Broken Circle’s focus on vinyl was especially important to Past Life. “We’ve never recorded anything on a computer or cassette so far,” says Donaldson. “We don’t want to be known as this strictly analog band, it just sounds so much fucking more like what we’re after.” Harrison adds, “Every single one of us is into buying records and we want to feel like there is one of our own out there.”
All of that aside—albums, P.R. the dreaded and relentless social media machine, contacts and influence—one thing really usurps it all. It’s the same formula that works in every human relationship: if people like each other, if the love is felt equally on both sides, that interaction will yield and inspire the best results.
“The most important thing is if the people you’re working with are excited about what you’re doing, and you’re not just another name that can hopefully make them money,” says Harrison. “These guys aren’t putting shit out to make money, they’re putting it out because they want to have other people hear shit that they like and that they think is cool, and I think that’s super commendable,” says Harrion. After Mardini told Lakes about Past Life, Harrison recounted, “Brent was just at our next show, and they came to every show after, like every one. The fact that they genuinely care about what they’re dong was definitely a big plus for us.”

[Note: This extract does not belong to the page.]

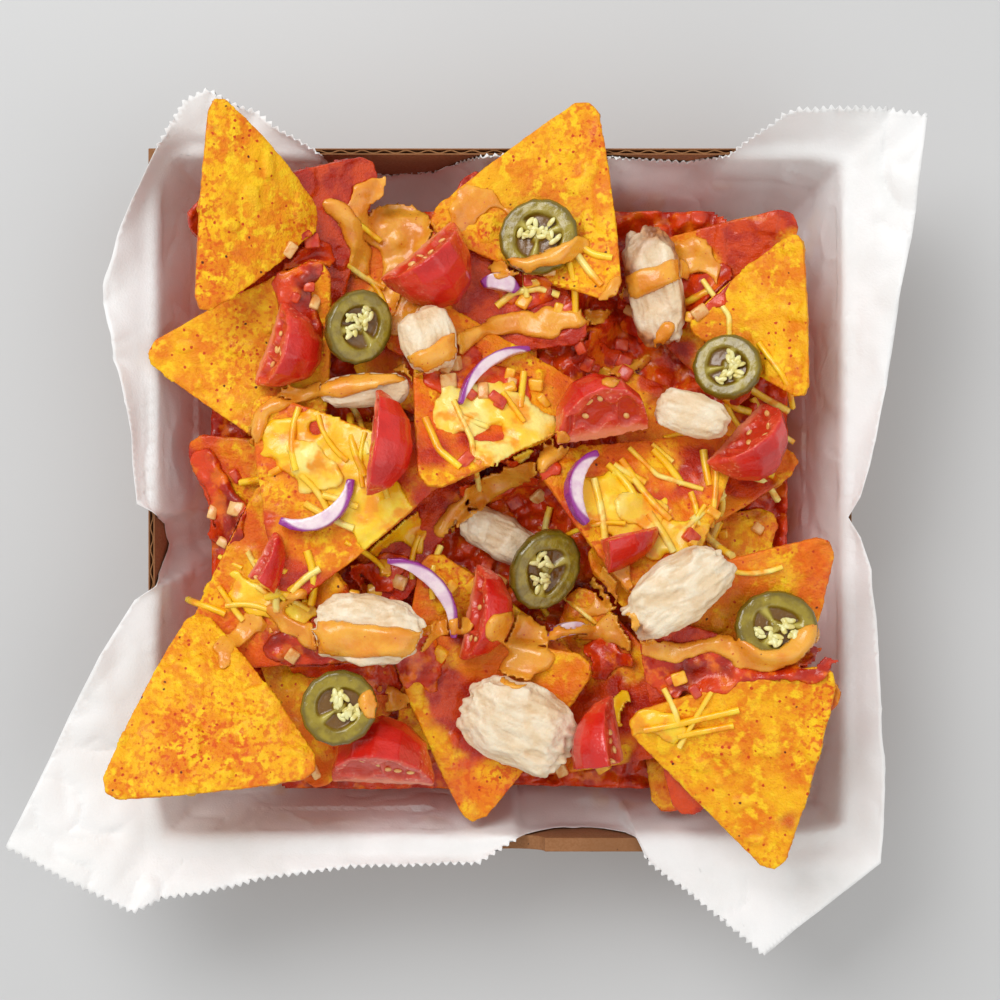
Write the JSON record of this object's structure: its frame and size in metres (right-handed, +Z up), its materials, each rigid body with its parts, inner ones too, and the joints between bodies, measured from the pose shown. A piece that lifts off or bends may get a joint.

So, an EP on the way February 5, a full-length due out next summer, and vinyl with their name on it—all sounds like smooth sailing, a rock band’s dream come true. But there is still one more thing, after being listened to by people whose tastes they respect, that they care about more: Touring.
“It’s not as much about money as that’s what we want to do,” says Harrison. “Getting to go and play music, and drive around with our friends. Like, what is better than that?”